Choosing Covers

As managing editor, Stengel was ultimately responsible for Time ’s content. While Time had a staff of 226, including reporters, photographers, artists, and editors, it was Stengel who held ultimate responsibility for the magazine’s material. [8] With his team of top editors, Stengel directed the magazine’s coverage and, perhaps most importantly, chose its cover every week. Part of the job was to choose compelling artwork and text to display. But far more critical was the decision about which article from all those in development would become that week’s cover story.

Economics. Kelly, Stengel’s predecessor as managing editor, describes Time ’s cover as its “main selling mechanism.” A compelling cover could generate impressive newsstand sales over and above Time ’s subscription sales. In 2006, Stengel’s first year as managing editor, Time sold an average of about 130,000 magazines a week at newsstands. Its best-selling issue that year, on April 6, urged from the cover, “Be Worried. Be Very Worried” about global warming. It sold more than 200,000 copies. [9]

Listen to Kelly discuss the covers of Time magazine.

Newsstand sales, however, constituted less than 4 percent of the magazine’s overall circulation, which exceeded 4 million copies a week on average. [10] A proliferation of celebrity magazines had relegated Time and news magazines like it to less prominent positions on the newsstand. “Ten years ago,” says Kelly, “you’d go to a newsstand in Rockefeller Center and right there in front would be Time , Newsweek , Business Week , The Economist , US News . You go there now, and more likely than not… it’s four or five of these celebrity magazines.” Magazines paid for newsstand space, or “pockets,” and highly visible pockets were expensive. Since subscriptions comprised almost 97 percent of Time ’s circulation, there was little need to invest in costly, prominent pockets. [11]

But newsstand revenue was not the only consideration that went into the managing editor’s cover selection. A magazine that consistently looked intriguing on the newsstand was capable of generating what Kelly calls “subscriber appeal.” According to Kelly, “covers that tend to be popular on the newsstand are also covers that tend to be popular with subscribers.”

Philosophy. Time ’s covers also had to reflect the mission of the magazine. The magazine’s iconic cover, with its thick red border, was in Kelly’s mind both a great asset and a great responsibility. “[The red border is] one of the most recognizable magazine brands,” Kelly told the media website mediabistro.com in 2003. “But a story has got to be awfully good to deserve that red border.” [12]

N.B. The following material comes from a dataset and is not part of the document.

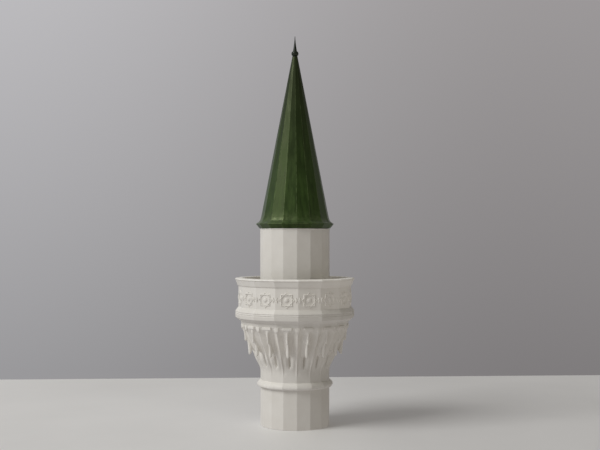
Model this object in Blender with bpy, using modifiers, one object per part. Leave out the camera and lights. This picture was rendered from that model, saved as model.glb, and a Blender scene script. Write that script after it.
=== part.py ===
"""The top of a minaret as a tabletop model, built piece by piece in metres with +Z up.

The origin is the centre of the base. Every storey has sixteen sides, and one corner of each
points to the front, which is -Y. From the ground up the pieces are the lower shaft, a ring
moulding, the stalactite corbel in four tiers, the balcony with its cornice, sixteen parapet
panels and coping, the upper shaft, and the pointed roof with its finial.
"""

import math

import bmesh
import bpy

SIDES = 16
CELL = 2 * math.pi / SIDES
GAP = 0.0003
MERGE = 0.00001

HEIGHT = 0.420
SHAFT_RADIUS = 0.0373

RING_TOP = 0.0492
RING_RADIUS = 0.0410

COLLAR_TOP = 0.0579
CORBEL_TOP = 0.1147
CORBEL_CAP_RADIUS = 0.0596

CORNICE_TOP = 0.1280
CORNICE_RADIUS = 0.0646

PARAPET_TOP = 0.1502
PARAPET_RADIUS = 0.0612
PARAPET_THICKNESS = 0.0042
FLOOR_THICKNESS = 0.0020

COPING_TOP = 0.1590
COPING_RADIUS = 0.0648

UPPER_SHAFT_RADIUS = 0.0376
UPPER_SHAFT_TOP = 0.2100
LIP_TOP = 0.2119
LIP_RADIUS = 0.0380

EAVE_RADIUS = 0.0421
EAVE_TOP = 0.2239
CONE_RADIUS = 0.0366
CONE_TOP = 0.3978
CONE_TOP_RADIUS = 0.0029

BEAD_BOTTOM = 0.3988
BEAD_TOP = 0.4038
BEAD_RADIUS = 0.0039
BEAD_ARC_STEPS = 4
SPIKE_RADIUS = 0.0022
SPIKE_TIP_RADIUS = 0.0003
SPIKE_STEPS = 5
SPIKE_POWER = 2.4

# Profiles of the mouldings as (inset from the outer radius, drop from the top), downwards
RING_EDGE = (
    (0.0035, 0.0), (0.0018, 0.0006), (0.0005, 0.0018), (0.0, 0.0034),
    (0.0, 0.0052), (0.0004, 0.0065), (0.0014, 0.0073), (0.0037, 0.0076),
)
CAP_EDGE = ((0.0, 0.0), (0.0, 0.0012), (0.0008, 0.0034), (0.0015, 0.0058))
CORNICE_EDGE = (
    (0.0034, 0.0), (0.0028, 0.0003), (0.0004, 0.0033), (0.0001, 0.0039),
    (0.0001, 0.0044), (0.0004, 0.0047), (0.0, 0.0051), (0.0, 0.0062),
    (0.0004, 0.0066), (0.0001, 0.0070), (0.0002, 0.0094), (0.0008, 0.0099),
    (0.0010, 0.0114), (0.0016, 0.0120), (0.0022, 0.0130),
)
COPING_EDGE = (
    (0.0004, 0.0), (0.0, 0.0004), (0.0, 0.0018), (0.0006, 0.0022),
    (0.0009, 0.0044), (0.0012, 0.0062), (0.0016, 0.0074), (0.0024, 0.0080),
    (0.0033, 0.0085),
)
EAVE_EDGE = ((0.0055, 0.0), (0.0043, 0.0026), (0.0, 0.0066), (0.0, 0.0074))


class Fold:
    """One level of a tier's folded outline.

    The corner is a radius. The others are depths behind the plain facet between the corners: at
    the corner's foot, at the quarter, at the edge of the drop and in mid-face.
    """

    SHARES = (0.0, 1 / 6, 1 / 2, 5 / 6, 1.0)

    def __init__(self, height, corner, foot, quarter, edge, middle):
        self.height = height
        self.corner = corner
        self.depths = (0.0, foot, quarter, edge, middle)

    def half_cell(self):
        """Angle off the corner and radius of each point, from the corner to mid-face."""
        points = []
        for share, depth in zip(self.SHARES, self.depths):
            angle = share * CELL / 2
            points.append((angle, flat_radius(self.corner, angle) - depth))
        return points


TIERS = {
    "muqarnas_tier_1": (
        Fold(0.0582, 0.0374, 0.0, 0.0, 0.0, 0.0),
        Fold(0.0635, 0.0391, 0.0008, 0.0004, 0.0006, 0.0010),
        Fold(0.0685, 0.0412, 0.0012, 0.0007, 0.0024, 0.0036),
        Fold(0.0720, 0.0429, 0.0013, 0.0010, 0.0030, 0.0046),
        Fold(0.0770, 0.0447, 0.0014, 0.0016, 0.0030, 0.0048),
    ),
    "muqarnas_tier_2": (
        Fold(0.0773, 0.0448, 0.0014, 0.0020, 0.0024, 0.0026),
        Fold(0.0800, 0.0459, 0.0013, 0.0029, 0.0016, 0.0006),
        Fold(0.0840, 0.0476, 0.0012, 0.0035, 0.0012, 0.0002),
        Fold(0.0910, 0.0510, 0.0012, 0.0036, 0.0012, 0.0006),
    ),
    "muqarnas_tier_3": (
        Fold(0.0913, 0.0512, 0.0012, 0.0036, 0.0006, -0.0027),
        Fold(0.0950, 0.0530, 0.0012, 0.0036, 0.0006, -0.0016),
        Fold(0.1000, 0.0552, 0.0012, 0.0036, 0.0012, 0.0002),
        Fold(0.1040, 0.0570, 0.0012, 0.0032, 0.0018, 0.0016),
    ),
    "muqarnas_tier_4": (
        Fold(0.1043, 0.0571, 0.0014, 0.0030, 0.0014, 0.0010),
        Fold(0.1086, 0.0578, 0.0014, 0.0026, 0.0016, 0.0010),
    ),
}

# Carving that hangs on the tiers, as (height, outer reach, inner reach, half width) upwards
LOWER_DROP = (
    (0.0770, 0.0511, 0.0505, 0.0002),
    (0.0778, 0.0518, 0.0493, 0.0012),
    (0.0812, 0.0521, 0.0484, 0.0016),
    (0.0870, 0.0528, 0.0496, 0.0016),
    (0.0920, 0.0536, 0.0505, 0.0013),
    (0.0930, 0.0530, 0.0510, 0.0008),
)
UPPER_DROP = (
    (0.0918, 0.0550, 0.0544, 0.0002),
    (0.0928, 0.0556, 0.0540, 0.0011),
    (0.0970, 0.0559, 0.0544, 0.0009),
    (0.1020, 0.0565, 0.0550, 0.0011),
    (0.1045, 0.0570, 0.0550, 0.0022),
    (0.1075, 0.0575, 0.0545, 0.0038),
)
BAR = (
    (0.1063, 0.0578, 0.0545, 0.0047),
    (0.1067, 0.0581, 0.0540, 0.0050),
    (0.1084, 0.0581, 0.0540, 0.0050),
)
BRACKET = (
    (0.1045, 0.0576, 0.0550, 0.0016),
    (0.1054, 0.0582, 0.0545, 0.0024),
    (0.1083, 0.0584, 0.0540, 0.0025),
)
DROP_FRONT_SHARE = 0.6

WHITE = ("cast_white", (0.72, 0.69, 0.64, 1.0), 0.55)
GREEN = ("roof_green", (0.035, 0.075, 0.022, 1.0), 0.3)
DARK = ("finial_dark", (0.012, 0.018, 0.010, 1.0), 0.35)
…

Choosing the right cover story was all the more challenging because there was only one a week. Newspapers, Kelly points out, could print several stories on the front page every day, but Time had no such luxury. As a result, Kelly notes, “the cover for a magazine like Time was really important in getting the reader’s attention and setting the tone of the magazine.” He estimates that as managing editor he spent fully a fourth of his time on covers— “thinking about, executing, editing, regretting covers.” Kelly continues: “You try to make statements with covers that support the grand statement you want to make about the magazine.”

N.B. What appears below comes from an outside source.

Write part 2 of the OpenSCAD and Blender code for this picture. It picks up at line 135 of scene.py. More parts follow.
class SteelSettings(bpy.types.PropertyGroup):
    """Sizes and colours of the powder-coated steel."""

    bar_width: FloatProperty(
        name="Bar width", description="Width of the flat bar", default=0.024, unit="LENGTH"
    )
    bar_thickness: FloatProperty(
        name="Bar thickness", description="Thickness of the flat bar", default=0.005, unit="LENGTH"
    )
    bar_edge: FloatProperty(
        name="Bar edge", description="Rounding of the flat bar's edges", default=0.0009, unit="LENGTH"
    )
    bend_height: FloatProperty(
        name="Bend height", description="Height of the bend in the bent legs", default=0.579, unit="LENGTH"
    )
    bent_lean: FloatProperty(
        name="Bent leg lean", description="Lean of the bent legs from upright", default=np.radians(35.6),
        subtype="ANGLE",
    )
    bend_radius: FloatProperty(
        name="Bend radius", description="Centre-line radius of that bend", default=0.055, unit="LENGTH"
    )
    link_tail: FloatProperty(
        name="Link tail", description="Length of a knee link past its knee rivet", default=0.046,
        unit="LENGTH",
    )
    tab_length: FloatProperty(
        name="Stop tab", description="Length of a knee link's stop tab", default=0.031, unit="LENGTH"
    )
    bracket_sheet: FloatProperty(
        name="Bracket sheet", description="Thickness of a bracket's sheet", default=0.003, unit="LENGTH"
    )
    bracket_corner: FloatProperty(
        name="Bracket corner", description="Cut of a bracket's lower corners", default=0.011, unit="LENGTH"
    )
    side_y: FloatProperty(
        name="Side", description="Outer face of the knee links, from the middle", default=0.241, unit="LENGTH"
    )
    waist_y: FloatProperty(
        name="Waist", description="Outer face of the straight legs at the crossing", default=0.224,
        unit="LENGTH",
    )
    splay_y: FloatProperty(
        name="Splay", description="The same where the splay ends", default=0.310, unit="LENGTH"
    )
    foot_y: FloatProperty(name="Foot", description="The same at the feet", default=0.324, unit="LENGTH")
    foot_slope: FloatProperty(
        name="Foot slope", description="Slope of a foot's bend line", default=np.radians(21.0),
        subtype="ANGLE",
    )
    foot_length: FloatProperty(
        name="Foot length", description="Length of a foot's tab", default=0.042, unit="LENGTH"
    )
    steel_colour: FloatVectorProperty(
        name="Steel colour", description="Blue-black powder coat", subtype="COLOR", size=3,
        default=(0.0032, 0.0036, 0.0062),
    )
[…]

Stengel also considered choosing covers critical—“the single most important job of the managing editor.” [13] He explains: “The cover to me is the one chance we have to break through the media clutter.” In Stengel’s view, the cover also represented a weekly opportunity to explain Time ’s mission. Stengel saw Time ’s role as explaining current events in an accessible and comprehensive way. He wanted readers to trust Time as the source that would make sense of complicated issues for them; he hoped that the magazine could be “one-stop shopping” for curious readers overwhelmed by the variety of news sources on the Web.

Listen to Stengel talk about choosing Time 's covers.

When Stengel learned about Gibbs’ American Mirror proposal, he felt that it fit well with his conception of the magazine’s mission. He was inclined to test some version of “American Mirror” as a cover story. “I loved the idea of doing a completely graphic cover story, which I think had never been done before,” he recalls. “I liked the idea of testing… whether this could be an annuity… and it would be hard to test that, I think, if it wasn’t on the cover.” The newsstand sales such a cover generated would offer a measure of readers’ interest in the feature.

But Stengel, too, saw no immediate opportunity to print “American Mirror.” It was not until Gibbs, the project’s originator, was on book leave and Dykman, the project’s predetermined director, was on vacation that Nation Editor Lisa Beyer noticed a news peg for “American Mirror.” Inconveniently, that peg was fast approaching.

Footnotes

[8] Project for Excellence in Journalism, “ The State of the News Media 2007 ,” Magazines, News Investment.

[9] Author’s telephone interview with James Kelly, on May 15, 2007.

[10] Audit Bureau of Circulations, Paid & Verified Magazine Publisher’s Statement , TIME-The Weekly Newsmagazine, for the six months ended December 31, 2006.

[11] Stores and newsstand vendors also exercised some control over the placement of magazines.

[12] Jesse Oxfeld, “ So What Do You Do, Jim Kelly? ” Interview with James Kelly for mediabistro.com, October 21, 2003.

[13] Author’s interview with Richard Stengel, on April 12, 2007, in New York City. All further quotes from Stengel, unless otherwise attributed, are from this interview.